Hayızlı kadınla cinsel ilişkide bulunmak, âyetin de açık ifadesi gereği (el- Bakara 2/222) haramdır. Böyle bir ilişkide bulunan kimsenin bu günahından tövbe ve istiğfar etmesi gerektiği gibi belli bir miktar (ilk günlerdeki ilişki için 4,25 gr., son günlerdeki için bunun yarısı miktarda altın) sadaka vermesi de gerekli görülür.
Hayızlı kadının göbekle diz kapağı arasından cinsel amaçla yararlanma da câiz görülmez. Bunun dışındaki yerler ve fiiller içinse herhangi bir sınırlama getirilmemiştir. Hayız kanı kesilen kadın gusletmedikçe cinsel ilişkide bulunamaz. Ancak Hanefîler hayız kanının alışılmış, belirli âdet süresinin sonunda kesilmesinden itibaren bir namaz vakti geçtikten sonra gusül yapılmasa da cinsel ilişkinin câiz olduğu görüşündedir.

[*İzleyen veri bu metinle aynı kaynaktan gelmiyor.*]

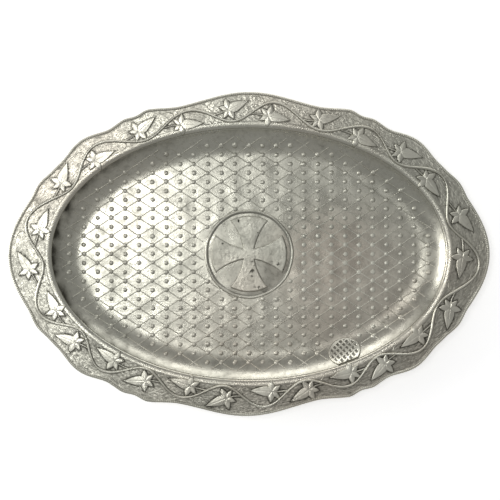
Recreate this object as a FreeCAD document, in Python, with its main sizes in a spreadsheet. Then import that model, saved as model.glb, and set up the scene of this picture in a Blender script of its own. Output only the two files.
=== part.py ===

Hayızlı kadınla cinsel ilişkinin dinen yasaklanması kadının beden ve ruh sağlığı açısından da son derece gerekli bir tedbirdir. Bu dönem, kadınların her türlü ruhî gerilime, mikrop ve hastalık kapmaya açık oldukları bir dönemdir. Hayız süresi sona eren kadının ibadetleri eda edebilmesi için gusletmesi gerekir.
Kadınların hayız dönemlerinde bedenen ve ruhen hassasiyet kazandıkları, onlara karşı çevresindekilerin daha anlayışlı davranması gerektiği açıktır. Kadınlar da âdet dönemlerinde beden temizliğine ve sağlık kurallarına daha çok önem vermeli ve uymalı, mümkünse sık sık banyo yapmalı, etrafındaki insanları rahatsız etmemek için gerekli tedbirleri almalıdır.